Recuerdo a una mujer que montaba un tenderete en la pared que había junto a la barraca del Patato. Se sentaba en una silla baja y sobre una caja de madera colocaba una maleta, abierta de par en par, cargada de baratijas y tabaco rubio del que traían en los barcos. Se decía que en el compartimento interior que no estaba a la vista, la señora  guardaba las cajas de preservativos importados de Melilla que tenían mucha aceptación porque se vendían más baratos que en las farmacias y porque el comprador se ahorraba ese mal rato al que estaba obligado a pasar cuando se presentaba delante del farmacéutico pidiendo condones. Allí, en el puesto ambulante, las vergüenzas se relajaban y comprar una caja de preservativos o globitos de estudiar como le llamaban algunos o de gomas como le llamaban otros, se hacía con tanta naturalidad como tomarse una copa de coñac en una de aquellas casetas.

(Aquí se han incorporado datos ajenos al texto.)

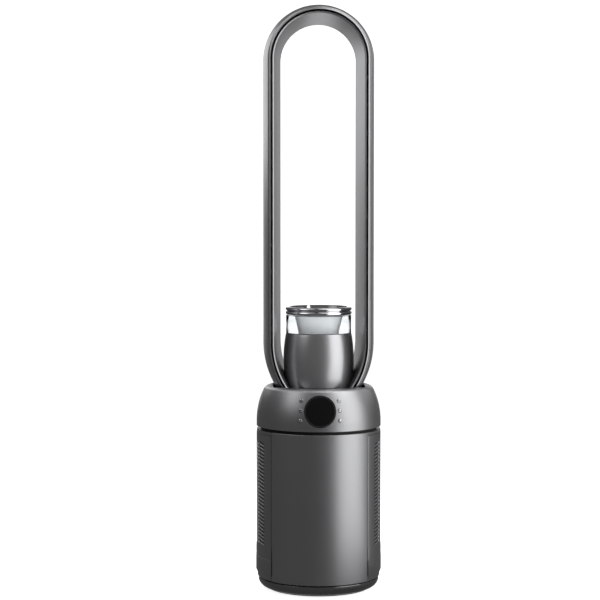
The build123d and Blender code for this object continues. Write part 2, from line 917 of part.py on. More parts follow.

Por el barrio de las mujeres de la vida cruzaban también los mercaderes ambulantes: las vendedoras que iban con un cargamento de medias y ropa interior de contrabando ofreciendo sus gangas como la última moda que acababan de  traer de las tiendas más importantes de Barcelona; los charlatanes que pregonaban incomparables tesoros, auténticas obras maestras de bisutería que parecían oro de verdad y aquellos relojes suizos que eran infalibles y estaban fabricados para durar toda la vida, aunque luego eran tan efímero como el amor de los burdeles.